As we entered the third module of the campaign, Dax had become pretty potent as a spellcaster, and her sheer unpredictability made for some interesting scenarios. A recent outbreak (second module) had splintered the city into two zones, the second of which was a small area (formerly connected by bridges) that housed most of the city's poor. A reclusive warlord had siezed power, and we were tasked with finding him. Initially, we were to do this by finding someone else who had information on him, but he had been captured and we were left mostly to our own to determine his whearabouts, and those in the area were unwilling to tell us, fearing what trouble it might bring down on them. 

Dax, who was Chaotic Neutral, got an idea of how to do this. When situations like this arose, I used a chance cube (red for chaos, blue for order) to determine if she would follow her impulses. I rolled red, so I just ran with it. I told the party I had an idea, and I'd get the intel we needed. I walked down the streets of the city hollering Monty Python style insults about the new "king," hoping someone would come out to stop me. After about 15 minutes of me doing this, a gang of thugs came to intercept me. My party followed me, albeit from a pretty good distance (about 60 ft away.) I had a spell prepared for when the thugs came, and before initiative was rolled, I released it. Invisibility. I vanished right before their eyes, and on my turn, I positioned myself near two of them and cast a second spell, black tentacle. This allowed me to grapple anyone who came near me, and since I was invisible, they had no reason not to. As the thugs wandered around, two eventually became grappled, after which on my second turn, I used another spell: Dimenson Door. At this point, I was able to teleport myself and my two captives about 600 ft, so I did, straight up, and let them go. 
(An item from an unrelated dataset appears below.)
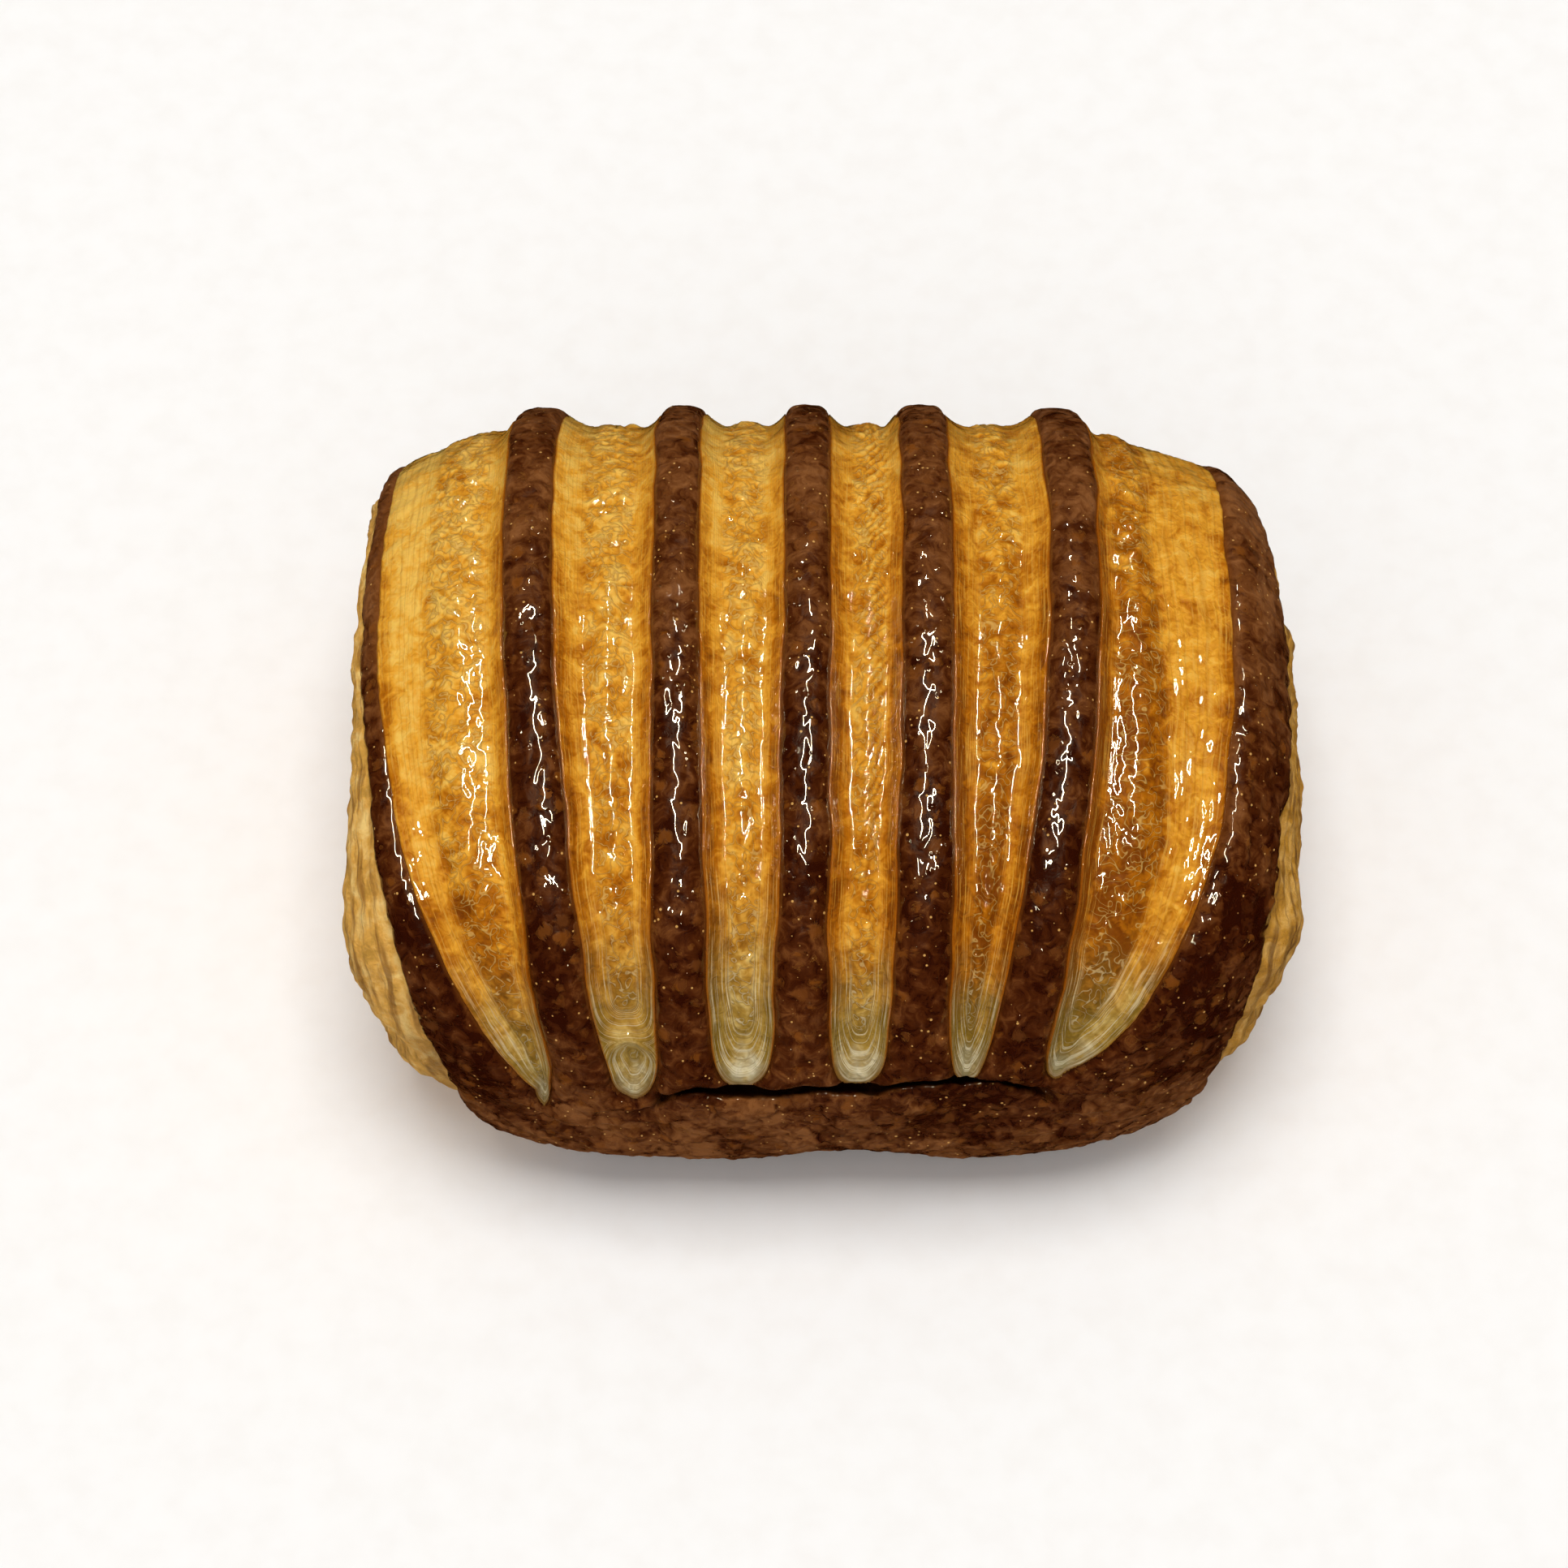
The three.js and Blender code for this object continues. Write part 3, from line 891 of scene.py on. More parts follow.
@dataclass
class Wrap:
    """The dark chocolate wrap: seven ribs, the front under them, the lip and the underside."""

    shape: RollShape
    slits: SlitPattern
    folds: Folds
    crown_radius: float = 2.8
    crown_powers: Pair = (3.8, 2.3)
    crown_fall: float = 1.6
    groove_floor: float = 3.3
    wall_width: float = 0.6
    edge_radius: float = 1.3
    least_edge_radius: float = 0.4
    edge_waver: float = 0.45
    edge_waver_length: float = 5.0
    edge_spread: float = 0.6
    edge_spread_place: Pair = (3.0, 16.0)
    crown_ease: Pair = (-24.0, -8.0)
    tuck: float = 3.4
    tuck_shares: tuple[float, ...] = (0.004, 0.03, 0.12, 0.3, 0.5, 0.7, 0.88)
    flaps: tuple[tuple[float, ...], ...] = (
        (-8.3, 55.6, 3.0, 2.3, 0.4), (4.6, 56.4, 5.6, 2.6, 0.32), (-20.5, 63.5, 5.0, 2.6, 0.3),
        (-2.6, 61.6, 1.9, 2.2, 0.3), (20.5, 62.0, 3.4, 2.8, 0.28), (10.0, 63.5, 2.6, 2.0, 0.25),
        (-14.5, 60.5, 2.4, 2.4, 0.28), (-26.0, 57.5, 2.4, 3.0, 0.25),
        (40.8, 22.0, 2.2, 5.0, 0.25), (37.5, 33.0, 2.4, 4.0, 0.22), (31.0, 44.0, 3.0, 3.4, 0.2),
    )
    rib_columns: int = 17
    strip_columns: int = 13
    left_columns: int = 16
    right_columns: int = 30
    column_bunching: float = 0.6
    relax_front: Pair = (58.0, 78.0)
    relax_back: Pair = (62.0, 76.0)
    lump_size: float = 2.8
    lump_height: float = 0.09
    blister_size: float = 1.5
    blister_reach: Pair = (0.12, 0.4)
    blister_height: float = 0.08
    dimple_reach: Pair = (0.2, 0.5)
    dimple_depth: float = 0.06
    wrinkle_size: Pair = (0.9, 3.5)
    wrinkle_height: float = 0.1
    wrinkle_end: Pair = (-14.0, 2.0)
    hide_size: float = 2.3
    hide_height: float = 0.17
    hide_sharpness: float = 2.2
    hide_top: float = 0.7
    leather_along: Pair = (36.0, 41.0)
    leather_round: Pair = (-8.0, 20.0)
    leather_front: Pair = (26.0, 46.0)
    leather_share: float = 0.6
    flake_size: Pair = (0.9, 6.0)
    flake_height: float = 0.13
    flake_start: Pair = (60.0, 64.0)
    crust_fade: Pair = (74.0, 86.0)
    flap_ragged: float = 0.34
    flap_grain: Pair = (1.9, 2.3)
    flap_rim: Pair = (0.9, 1.03)
    flap_rim_width: float = 0.07
    flaky_lip: Pair = (48.0, 55.0)
    flaky_along: Pair = (34.0, 40.0)
    flaky_round: Pair = (14.0, 30.0)
    flaky_end: float = 0.8
    baked: tuple[Pair, ...] = (
        (-100.0, 0.5), (-70.0, 0.52), (-30.0, 0.56), (-14.0, 0.54), (2.0, 0.38), (12.0, 0.2),
        (36.0, 0.2), (50.0, 0.32), (58.0, 0.58), (68.0, 0.7), (84.0, 0.64), (100.0, 0.6),
    )
    rows: tuple[Pair, ...] = (
        (-115.0, 2.4), (-86.0, 1.2), (-60.0, 0.9), (-40.0, 0.5), (-26.0, 0.4), (40.0, 0.4),
        (47.0, 0.25), (56.0, 0.25), (61.0, 0.34), (84.0, 0.42), (92.0, 1.2), (115.0, 2.4),
    )

    def edge_at(self, side: Side, arc: Array) -> Array:
        """The wrap's wavering edge at one end, spread a little over the end near the crest."""
        waver = Grain(Seed.EDGES).rough(arc / self.edge_waver_length, 9.1 * side.value, layers=3)
        spread = self.edge_spread * bell(arc, *self.edge_spread_place)
        return self.shape.edge_at(side, arc) + spread + self.edge_waver * waver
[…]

I told them the first to tell me where the warlord's hideout was got to live. My party, however, having no real knowledge of what my plan was, took a different approach. They engaged the other thugs and killed them, but the sniper, seeing me falling with two more, took a shot with his longbow and aimed at one of them. Critical Hit! The thug died instantly. At which point, the other started pleading that he wanted to live, and I promised. I told him that was what I promised, but my party was crazy, so it was a gamble either way. He immediately surrendered and I cast feather fall on us both. The corpse of the other guy hit the pavement, taking 59d6 points of falling damage, essentially becoming paste on the pavement. 

Our intel lead us to a pretty big arena, and we were granted entry after convincing the guards we were a team of players of the "king's" favorite sport, bloodpig.  Essentially, we had to take a dead pig ball to the other teams endzone, but we were banned from using all spells and weapons. We had to completely disarm ourselves before the game began, and the king warned us that we'd be penalized a point if we used magic of any kind. This gave Dax another idea. Chance cube, red rolled. 
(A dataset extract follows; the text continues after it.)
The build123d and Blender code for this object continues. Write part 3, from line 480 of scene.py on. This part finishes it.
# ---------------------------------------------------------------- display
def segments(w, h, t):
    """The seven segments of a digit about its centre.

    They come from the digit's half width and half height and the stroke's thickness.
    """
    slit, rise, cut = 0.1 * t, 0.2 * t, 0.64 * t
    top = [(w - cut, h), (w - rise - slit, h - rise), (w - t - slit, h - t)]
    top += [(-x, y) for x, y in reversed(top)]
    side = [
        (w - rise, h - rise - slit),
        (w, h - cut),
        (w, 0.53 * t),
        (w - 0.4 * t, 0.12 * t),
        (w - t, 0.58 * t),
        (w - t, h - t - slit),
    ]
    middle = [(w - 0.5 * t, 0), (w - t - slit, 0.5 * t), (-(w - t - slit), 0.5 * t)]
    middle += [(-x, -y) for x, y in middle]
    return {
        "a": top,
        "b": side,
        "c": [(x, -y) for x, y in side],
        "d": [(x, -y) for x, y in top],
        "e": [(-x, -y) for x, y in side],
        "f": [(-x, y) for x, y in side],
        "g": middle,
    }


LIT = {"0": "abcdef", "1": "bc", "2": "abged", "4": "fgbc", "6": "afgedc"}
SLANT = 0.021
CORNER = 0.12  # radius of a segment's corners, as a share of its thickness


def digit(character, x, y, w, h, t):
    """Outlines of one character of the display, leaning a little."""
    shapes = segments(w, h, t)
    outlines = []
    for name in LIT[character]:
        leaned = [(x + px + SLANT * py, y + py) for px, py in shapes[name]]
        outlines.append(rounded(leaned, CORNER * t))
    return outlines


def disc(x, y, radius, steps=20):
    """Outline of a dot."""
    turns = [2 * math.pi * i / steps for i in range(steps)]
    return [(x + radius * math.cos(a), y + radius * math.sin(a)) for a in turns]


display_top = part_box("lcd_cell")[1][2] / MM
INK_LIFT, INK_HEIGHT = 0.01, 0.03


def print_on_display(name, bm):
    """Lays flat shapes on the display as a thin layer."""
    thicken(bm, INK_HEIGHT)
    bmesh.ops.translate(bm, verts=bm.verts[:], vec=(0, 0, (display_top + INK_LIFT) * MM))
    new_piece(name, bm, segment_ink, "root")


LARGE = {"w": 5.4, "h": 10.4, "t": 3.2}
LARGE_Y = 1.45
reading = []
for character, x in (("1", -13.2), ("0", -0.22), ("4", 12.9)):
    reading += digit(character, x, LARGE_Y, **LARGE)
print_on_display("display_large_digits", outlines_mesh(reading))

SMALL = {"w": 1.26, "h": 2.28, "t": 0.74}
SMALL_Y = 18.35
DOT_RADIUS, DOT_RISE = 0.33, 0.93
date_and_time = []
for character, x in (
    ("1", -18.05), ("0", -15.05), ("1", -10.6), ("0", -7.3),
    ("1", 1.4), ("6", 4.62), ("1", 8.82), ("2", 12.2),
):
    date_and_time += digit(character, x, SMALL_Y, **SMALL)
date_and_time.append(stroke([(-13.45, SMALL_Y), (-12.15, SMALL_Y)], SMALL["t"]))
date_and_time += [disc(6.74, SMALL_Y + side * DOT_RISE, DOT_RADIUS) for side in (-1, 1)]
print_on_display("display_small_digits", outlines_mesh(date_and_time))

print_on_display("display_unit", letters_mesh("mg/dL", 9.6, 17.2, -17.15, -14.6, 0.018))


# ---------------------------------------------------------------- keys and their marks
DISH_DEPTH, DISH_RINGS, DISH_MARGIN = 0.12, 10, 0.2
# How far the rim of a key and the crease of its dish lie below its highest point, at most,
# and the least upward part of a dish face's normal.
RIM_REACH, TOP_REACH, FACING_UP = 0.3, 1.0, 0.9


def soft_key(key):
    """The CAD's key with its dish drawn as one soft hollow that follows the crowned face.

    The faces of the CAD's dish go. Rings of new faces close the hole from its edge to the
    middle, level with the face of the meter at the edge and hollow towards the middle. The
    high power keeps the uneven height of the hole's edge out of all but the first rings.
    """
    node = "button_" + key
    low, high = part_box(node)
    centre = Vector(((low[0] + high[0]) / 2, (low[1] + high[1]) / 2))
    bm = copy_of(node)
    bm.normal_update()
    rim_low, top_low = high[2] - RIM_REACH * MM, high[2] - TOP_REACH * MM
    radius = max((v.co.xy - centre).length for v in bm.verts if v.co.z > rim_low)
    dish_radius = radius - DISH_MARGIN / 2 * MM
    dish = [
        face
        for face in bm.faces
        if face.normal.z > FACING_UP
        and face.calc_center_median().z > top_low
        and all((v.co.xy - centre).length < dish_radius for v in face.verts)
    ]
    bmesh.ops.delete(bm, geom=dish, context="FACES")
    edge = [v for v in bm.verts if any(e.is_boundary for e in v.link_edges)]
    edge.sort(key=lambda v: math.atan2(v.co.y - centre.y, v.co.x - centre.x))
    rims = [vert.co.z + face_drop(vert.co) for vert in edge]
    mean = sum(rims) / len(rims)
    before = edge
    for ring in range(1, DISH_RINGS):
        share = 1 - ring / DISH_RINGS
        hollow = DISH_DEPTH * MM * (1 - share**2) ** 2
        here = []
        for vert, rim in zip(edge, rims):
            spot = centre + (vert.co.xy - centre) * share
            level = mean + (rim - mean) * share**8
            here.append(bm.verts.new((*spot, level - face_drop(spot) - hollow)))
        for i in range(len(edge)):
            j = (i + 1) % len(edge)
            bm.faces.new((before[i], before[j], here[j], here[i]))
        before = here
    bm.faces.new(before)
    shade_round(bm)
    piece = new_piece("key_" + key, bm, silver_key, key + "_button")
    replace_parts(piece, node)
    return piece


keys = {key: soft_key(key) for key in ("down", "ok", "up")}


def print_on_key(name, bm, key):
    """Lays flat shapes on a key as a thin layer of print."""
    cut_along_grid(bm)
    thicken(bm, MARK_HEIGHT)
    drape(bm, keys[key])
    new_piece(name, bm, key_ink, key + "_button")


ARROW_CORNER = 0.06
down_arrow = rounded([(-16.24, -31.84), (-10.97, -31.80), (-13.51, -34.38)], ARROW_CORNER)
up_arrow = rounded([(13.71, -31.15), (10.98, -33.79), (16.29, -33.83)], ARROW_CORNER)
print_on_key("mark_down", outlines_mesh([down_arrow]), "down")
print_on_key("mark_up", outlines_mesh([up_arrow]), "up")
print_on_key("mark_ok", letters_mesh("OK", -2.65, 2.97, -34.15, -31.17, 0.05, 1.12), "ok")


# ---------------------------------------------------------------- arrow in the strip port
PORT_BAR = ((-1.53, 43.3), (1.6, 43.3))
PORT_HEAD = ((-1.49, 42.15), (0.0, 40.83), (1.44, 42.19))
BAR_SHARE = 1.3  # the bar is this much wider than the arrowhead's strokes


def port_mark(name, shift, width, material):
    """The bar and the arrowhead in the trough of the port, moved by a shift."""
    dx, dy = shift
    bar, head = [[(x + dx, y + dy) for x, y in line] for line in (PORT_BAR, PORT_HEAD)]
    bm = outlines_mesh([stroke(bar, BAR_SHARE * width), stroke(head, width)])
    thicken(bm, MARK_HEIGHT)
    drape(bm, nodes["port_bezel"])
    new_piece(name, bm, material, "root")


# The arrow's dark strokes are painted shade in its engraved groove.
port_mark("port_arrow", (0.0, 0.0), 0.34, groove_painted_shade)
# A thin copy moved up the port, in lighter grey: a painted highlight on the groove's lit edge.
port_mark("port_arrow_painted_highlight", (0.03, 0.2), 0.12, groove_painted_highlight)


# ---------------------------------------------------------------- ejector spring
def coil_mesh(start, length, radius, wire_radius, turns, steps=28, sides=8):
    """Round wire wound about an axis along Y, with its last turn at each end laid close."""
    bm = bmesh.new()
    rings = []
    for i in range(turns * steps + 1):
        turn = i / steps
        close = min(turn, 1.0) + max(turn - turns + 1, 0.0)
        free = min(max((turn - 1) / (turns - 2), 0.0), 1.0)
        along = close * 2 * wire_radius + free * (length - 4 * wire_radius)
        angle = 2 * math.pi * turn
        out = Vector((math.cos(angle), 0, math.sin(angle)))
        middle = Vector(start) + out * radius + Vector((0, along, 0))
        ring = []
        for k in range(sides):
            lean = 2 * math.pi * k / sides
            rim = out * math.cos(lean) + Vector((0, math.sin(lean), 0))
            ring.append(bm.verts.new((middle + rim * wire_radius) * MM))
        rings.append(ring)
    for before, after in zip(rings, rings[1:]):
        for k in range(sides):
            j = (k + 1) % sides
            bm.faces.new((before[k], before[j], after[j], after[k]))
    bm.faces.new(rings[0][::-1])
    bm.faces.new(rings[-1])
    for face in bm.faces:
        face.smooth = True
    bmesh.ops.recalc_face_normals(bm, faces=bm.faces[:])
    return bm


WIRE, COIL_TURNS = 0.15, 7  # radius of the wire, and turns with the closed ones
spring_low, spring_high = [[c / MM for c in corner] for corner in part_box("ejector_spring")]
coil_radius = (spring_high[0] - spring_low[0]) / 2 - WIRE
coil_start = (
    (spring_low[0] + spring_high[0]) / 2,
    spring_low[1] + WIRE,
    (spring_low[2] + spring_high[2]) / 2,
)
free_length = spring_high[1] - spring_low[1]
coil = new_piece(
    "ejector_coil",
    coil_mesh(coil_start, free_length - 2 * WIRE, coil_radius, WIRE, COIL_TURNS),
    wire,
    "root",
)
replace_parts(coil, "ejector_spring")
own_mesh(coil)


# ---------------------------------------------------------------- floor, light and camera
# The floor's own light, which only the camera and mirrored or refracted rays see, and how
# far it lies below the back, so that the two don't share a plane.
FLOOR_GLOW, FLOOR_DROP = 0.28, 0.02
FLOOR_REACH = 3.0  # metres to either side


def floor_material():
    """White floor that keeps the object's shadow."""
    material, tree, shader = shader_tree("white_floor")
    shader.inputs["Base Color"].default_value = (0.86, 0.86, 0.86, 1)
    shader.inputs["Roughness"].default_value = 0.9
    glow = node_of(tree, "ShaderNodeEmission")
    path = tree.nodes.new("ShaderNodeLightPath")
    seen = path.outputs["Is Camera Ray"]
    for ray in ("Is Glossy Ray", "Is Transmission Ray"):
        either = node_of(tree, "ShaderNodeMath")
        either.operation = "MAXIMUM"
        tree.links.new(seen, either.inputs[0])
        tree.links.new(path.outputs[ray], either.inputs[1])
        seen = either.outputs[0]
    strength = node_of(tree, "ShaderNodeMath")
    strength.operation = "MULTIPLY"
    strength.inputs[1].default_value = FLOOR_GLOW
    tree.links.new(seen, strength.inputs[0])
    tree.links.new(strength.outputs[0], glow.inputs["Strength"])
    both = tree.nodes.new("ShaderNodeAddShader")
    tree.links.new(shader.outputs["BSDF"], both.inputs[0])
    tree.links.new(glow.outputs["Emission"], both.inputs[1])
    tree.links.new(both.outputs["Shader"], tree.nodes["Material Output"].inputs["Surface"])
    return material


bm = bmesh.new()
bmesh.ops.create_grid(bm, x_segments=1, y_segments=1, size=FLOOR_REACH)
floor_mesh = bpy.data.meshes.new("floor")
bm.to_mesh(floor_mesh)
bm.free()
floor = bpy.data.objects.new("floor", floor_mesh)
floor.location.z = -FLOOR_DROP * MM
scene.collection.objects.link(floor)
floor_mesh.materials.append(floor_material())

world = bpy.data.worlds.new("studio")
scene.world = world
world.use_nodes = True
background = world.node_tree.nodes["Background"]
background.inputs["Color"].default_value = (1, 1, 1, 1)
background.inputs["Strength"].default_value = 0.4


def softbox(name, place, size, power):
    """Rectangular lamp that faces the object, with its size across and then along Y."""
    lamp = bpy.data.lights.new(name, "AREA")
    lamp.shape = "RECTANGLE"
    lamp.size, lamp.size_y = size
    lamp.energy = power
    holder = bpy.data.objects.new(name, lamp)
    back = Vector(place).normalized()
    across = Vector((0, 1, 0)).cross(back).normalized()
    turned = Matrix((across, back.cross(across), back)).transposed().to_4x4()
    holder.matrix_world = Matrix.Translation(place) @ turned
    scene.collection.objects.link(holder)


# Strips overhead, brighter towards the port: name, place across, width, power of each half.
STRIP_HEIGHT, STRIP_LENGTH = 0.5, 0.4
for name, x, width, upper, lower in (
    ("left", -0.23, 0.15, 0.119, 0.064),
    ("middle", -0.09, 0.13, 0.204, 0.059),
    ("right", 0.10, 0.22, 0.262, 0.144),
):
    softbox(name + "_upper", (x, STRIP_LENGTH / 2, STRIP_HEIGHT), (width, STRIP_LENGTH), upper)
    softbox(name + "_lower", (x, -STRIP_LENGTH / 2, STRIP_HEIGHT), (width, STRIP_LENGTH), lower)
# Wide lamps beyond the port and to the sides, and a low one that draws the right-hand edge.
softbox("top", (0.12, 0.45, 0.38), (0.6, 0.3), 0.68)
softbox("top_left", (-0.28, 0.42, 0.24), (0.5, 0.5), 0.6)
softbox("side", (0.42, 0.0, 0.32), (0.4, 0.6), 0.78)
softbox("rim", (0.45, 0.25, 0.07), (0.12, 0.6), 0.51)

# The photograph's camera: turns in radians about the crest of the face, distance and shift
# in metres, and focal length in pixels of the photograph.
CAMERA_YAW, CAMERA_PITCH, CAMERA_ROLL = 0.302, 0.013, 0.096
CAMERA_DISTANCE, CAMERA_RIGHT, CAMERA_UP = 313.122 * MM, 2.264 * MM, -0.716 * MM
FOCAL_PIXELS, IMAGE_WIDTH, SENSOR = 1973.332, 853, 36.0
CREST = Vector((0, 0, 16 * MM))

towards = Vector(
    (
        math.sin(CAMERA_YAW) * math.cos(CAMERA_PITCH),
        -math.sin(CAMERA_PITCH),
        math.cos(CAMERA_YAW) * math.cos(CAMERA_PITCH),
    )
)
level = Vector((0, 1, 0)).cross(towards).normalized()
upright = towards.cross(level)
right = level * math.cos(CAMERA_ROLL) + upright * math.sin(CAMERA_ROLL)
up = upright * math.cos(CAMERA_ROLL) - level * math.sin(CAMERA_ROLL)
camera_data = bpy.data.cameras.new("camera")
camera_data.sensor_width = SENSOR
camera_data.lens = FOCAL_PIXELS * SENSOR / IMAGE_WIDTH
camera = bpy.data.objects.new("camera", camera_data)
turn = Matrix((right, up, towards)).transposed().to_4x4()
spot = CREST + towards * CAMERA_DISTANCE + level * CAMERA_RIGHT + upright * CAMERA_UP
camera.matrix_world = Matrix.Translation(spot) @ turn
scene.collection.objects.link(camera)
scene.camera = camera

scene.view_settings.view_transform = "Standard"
She figured a one point penalty might be worth it if the right spell were used., so I told the party to hang back a round.  Roll intiative to begin the game, they advanced on us, then it was my turn. Fireball on their side of the pitch, killing most of their team outright. This caused a riot to ensue, which thugs and such rushing us from the stands, and all of our arms and armor sitting in a trunk off the pitch. Using my archetype, I summoned a weapon from a past life to help the others reach the trunk, and between that, some other spells and some healing, they managed to arm themselves, after which, we went straight for the king and captured him. This broke up the riot pretty quickly, allowing us to complete our objective and end the scenario. My GM spent hours studying the rules of bloodpig to make it into a fun encounter, but one chaotic spellcaster turned it into something far different. Sometimes a touch of chaos can go a long way.